Appalachian Regional Commission Economic Development Grant Program
This program is funded by the Appalachian Regional Commission and is designed to provide matching grant funds to eligible applicants in support of economic development projects. There are 4 goal areas that potential projects should relate to: 1) Increase job opportunities and per capita income in Appalachia to reach parity with the nation, 2) Strengthen the capacity of the people of Appalachia to compete in the global economy, 3) Develop and improve Appalachia's infrastructure to make the Region economically competitive and 4) Build the Appalachian Development Highway System to reduce Appalachia's isolation.
Local governments which undertake redevelopment and revitalization efforts in certain older commercial and industrial areas can now qualify those areas for the State’s maximum state job tax credit of $3,500 per job. The incentive which is available for new or existing businesses which create two or more jobs are credits which can be taken against the business’s income tax liability and state payroll withholding. The credits are available for areas designated by DCA as “Opportunity Zones”. DCA will consider designations for areas that are within or adjacent to a census block group with 15% or greater poverty where an enterprise zone or urban redevelopment plan exists.
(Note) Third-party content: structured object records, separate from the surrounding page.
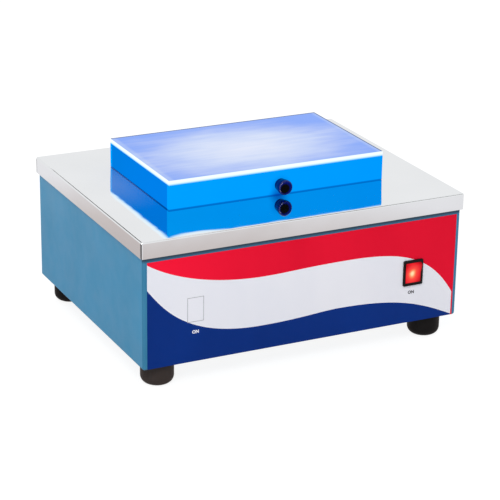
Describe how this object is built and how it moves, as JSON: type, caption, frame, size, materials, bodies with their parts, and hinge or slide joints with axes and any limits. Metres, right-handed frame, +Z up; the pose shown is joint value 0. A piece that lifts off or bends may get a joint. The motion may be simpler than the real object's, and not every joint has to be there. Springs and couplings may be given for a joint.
{
  "type": "uv transilluminator",
  "caption": "Bench UV transilluminator: sheet-steel case with ultraviolet tubes under a filter window, hinged acrylic shield, lit rocker switch and fused inlet.",
  "frame": {"origin": "on the floor under the middle of the case, midway between the rocker's nose and the fuse drawer's grip", "axes": "+X along the case's width to the user's right, +Y to the rear, +Z up"},
  "size_m": [0.403, 0.3303, 0.213],
  "materials": {
    "case_paint": "satin powder coat",
    "polished_steel": "mirror-polished stainless sheet",
    "zinc_steel": "bright zinc",
    "hinge_steel": "satin stainless",
    "black_rubber": "matte",
    "gasket_rubber": "matte",
    "filter_glass": "polished, lit from below",
    "frame_paint": "matte black",
    "azure_acrylic": "polished translucent acrylic",
    "clear_acrylic": "hazy clear acrylic that glows at its edges",
    "printed_overlay": "satin printed film",
    "black_plastic": "gloss",
    "red_rocker": "translucent red, lit",
    "contact_brass": "bright",
    "fuse_glass": "clear",
    "white_plastic": "satin",
    "reflector_aluminium": "bright",
    "tube_glass": "coated lamp tube"
  },
  "bodies": {
    "case": {"cabinet_shell": "case_paint", "steel_top": "polished_steel", "base_plate": "zinc_steel", "base_screws": "zinc_steel", "base_nuts": "zinc_steel", "foot_screws": "zinc_steel", "foot_nuts": "zinc_steel", "top_studs": "zinc_steel", "top_nuts": "zinc_steel", "filter_nuts": "zinc_steel", "inlet_screws": "zinc_steel", "inlet_nuts": "zinc_steel", "rail_screws": "zinc_steel", "rail_nuts": "zinc_steel", "ballast_screws": "zinc_steel", "ballast_nuts": "zinc_steel", "lamp_rails": "zinc_steel", "hinge_fixed_leaves": "hinge_steel", "hinge_pins": "hinge_steel", "hinge_top_screws": "hinge_steel", "hinge_top_nuts": "hinge_steel", "rubber_feet": "black_rubber", "filter_gasket": "gasket_rubber", "filter_glass": "filter_glass", "filter_frame": "frame_paint", "front_overlay": "printed_overlay", "switch_body": "black_plastic", "power_inlet": "black_plastic", "switch_terminals": "contact_brass", "inlet_blades": "contact_brass", "earth_stud": "contact_brass", "lamp_holders": "white_plastic", "ballasts": "white_plastic", "terminal_block": "white_plastic", "reflector": "reflector_aluminium", "tube_caps": "reflector_aluminium", "uv_tubes": "tube_glass"},
    "cover": {"cover_top_sheet": "clear_acrylic", "cover_front_wall": "azure_acrylic", "cover_rear_wall": "azure_acrylic", "cover_left_wall": "azure_acrylic", "cover_right_wall": "azure_acrylic", "cover_knob": "black_plastic", "knob_screw": "zinc_steel", "hinge_moving_leaves": "hinge_steel", "hinge_cover_screws": "hinge_steel"},
    "rocker": {"switch_rocker": "red_rocker"},
    "drawer": {"fuse_drawer": "black_plastic", "fuses": "fuse_glass"}
  },
  "joints": [
    {"name": "cover_hinge", "type": "hinge", "parent": "case", "child": "cover", "pos_m": [0.0025, 0.094, 0.181], "axis": [-1, 0, 0], "range_deg": [0, 98]},
    {"name": "rocker_tilt", "type": "hinge", "parent": "case", "child": "rocker", "pos_m": [0.138, -0.1581, 0.09], "axis": [-1, 0, 0], "range_deg": [0, 18]},
    {"name": "drawer_slide", "type": "slide", "parent": "case", "child": "drawer", "axis": [0, 1, 0], "range_m": [0, 0.02]}
  ]
}
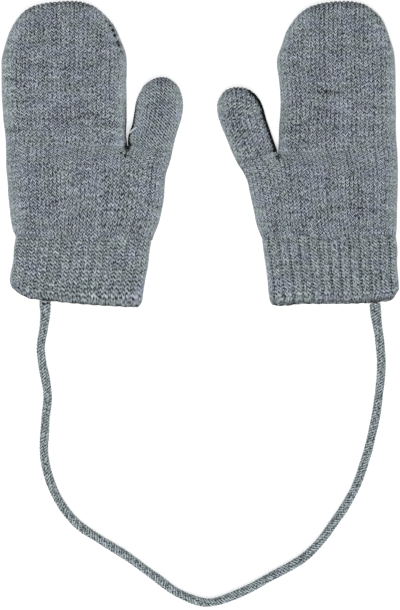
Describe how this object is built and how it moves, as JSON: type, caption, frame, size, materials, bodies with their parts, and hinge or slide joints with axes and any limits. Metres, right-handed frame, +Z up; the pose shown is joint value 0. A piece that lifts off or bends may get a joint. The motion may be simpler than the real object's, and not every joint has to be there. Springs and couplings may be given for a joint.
{
  "type": "pair of baby mittens on a cord",
  "caption": "Pair of knitted baby mittens laid flat, with ribbed cuffs that a knitted cord joins.",
  "frame": {"origin": "midway between the two mittens, on the surface that they lie on, with the cord left out", "axes": "+X across from the left mitten to the right one, +Y from the cuffs to the fingertips, +Z up from the surface"},
  "size_m": [0.1837, 0.2793, 0.0062],
  "materials": {
    "hand_knit": "heather grey stocking stitch, soft and matt",
    "cuff_knit": "heather grey rib, soft and matt",
    "cord_knit": "heather grey knitted cord, soft and matt"
  },
  "bodies": {
    "root": {"left_hand": "hand_knit", "left_thumb": "hand_knit", "left_cuff": "cuff_knit", "right_hand": "hand_knit", "right_thumb": "hand_knit", "right_cuff": "cuff_knit", "cord": "cord_knit"}
  },
  "joints": []
}
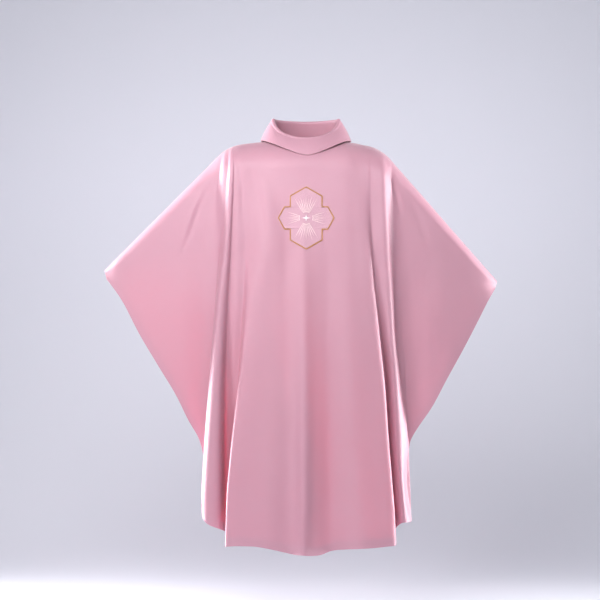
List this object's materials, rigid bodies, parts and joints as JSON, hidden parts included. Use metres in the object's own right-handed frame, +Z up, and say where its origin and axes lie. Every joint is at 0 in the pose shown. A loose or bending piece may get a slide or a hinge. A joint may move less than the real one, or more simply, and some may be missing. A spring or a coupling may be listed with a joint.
{
  "type": "chasuble",
  "caption": "Full bell-shaped chasuble in rose cloth with a turned-down roll collar and an embroidered chest cross, draped as on a wearer with both arms held out and down.",
  "frame": {"origin": "middle of the neck at shoulder height, where the wearer carries the garment", "axes": "+Z up, the front faces -Y, and the wearer's left is +X"},
  "size_m": [1.2084, 0.4104, 1.2928],
  "materials": {
    "shell": "satin",
    "trim": "matt",
    "interlining": "matt",
    "emblem_ground": "satin",
    "gold_thread": "metallic thread",
    "white_thread": "satin"
  },
  "bodies": {
    "garment": {"front_panel": "shell", "back_panel": "shell", "right_shoulder_binding": "trim", "left_shoulder_binding": "trim", "front_bottom_hem": "trim", "front_right_wing_hem": "trim", "front_left_wing_hem": "trim", "back_bottom_hem": "trim", "back_right_wing_hem": "trim", "back_left_wing_hem": "trim", "upper_collar": "shell", "collar_interlining": "interlining", "under_collar": "trim", "neckline_binding": "trim", "front_neck_facing": "trim", "back_neck_facing": "trim", "emblem_backing": "interlining", "emblem_ground": "emblem_ground", "emblem_border": "gold_thread", "emblem_upper_rays": "white_thread", "emblem_lower_rays": "white_thread", "emblem_left_rays": "white_thread", "emblem_right_rays": "white_thread", "emblem_star": "white_thread"},
    "hanging_loop": {"hanging_loop": "trim"}
  },
  "joints": [
    {"name": "hanging_loop_hinge", "type": "hinge", "parent": "garment", "child": "hanging_loop", "pos_m": [0, 0.08976, -0.00066], "axis": [-1, 0, 0], "range_deg": [0, 100]}
  ]
}
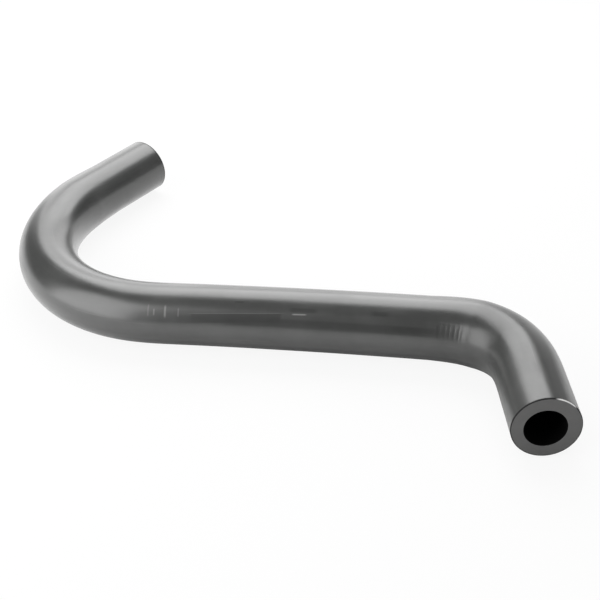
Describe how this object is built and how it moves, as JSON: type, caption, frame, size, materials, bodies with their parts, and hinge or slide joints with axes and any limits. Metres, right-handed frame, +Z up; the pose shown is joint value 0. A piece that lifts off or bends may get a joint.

“Freeport” Inventory Tax Exemptions for Georgia Industries
Georgia’s Freeport law offers manufacturers, distributors, wholesalers, and warehouse operations an attractive inventory tax exemption. Three classes of property are eligible: 1) Manufacturer’s raw materials and goods-in-process; 2) Finished goods held by the original manufacturer; and 3) Finished goods held by distributors, wholesalers, and manufacturers destined for out-of-state shipment. The law further defines finished goods as “goods, wares, and merchandise of every character and kind, but shall not include unrecovered, unextracted, or unsevered natural resources, or raw materials, or goods in the process of manufacture or production, or the stock-in-trade of a retailer.”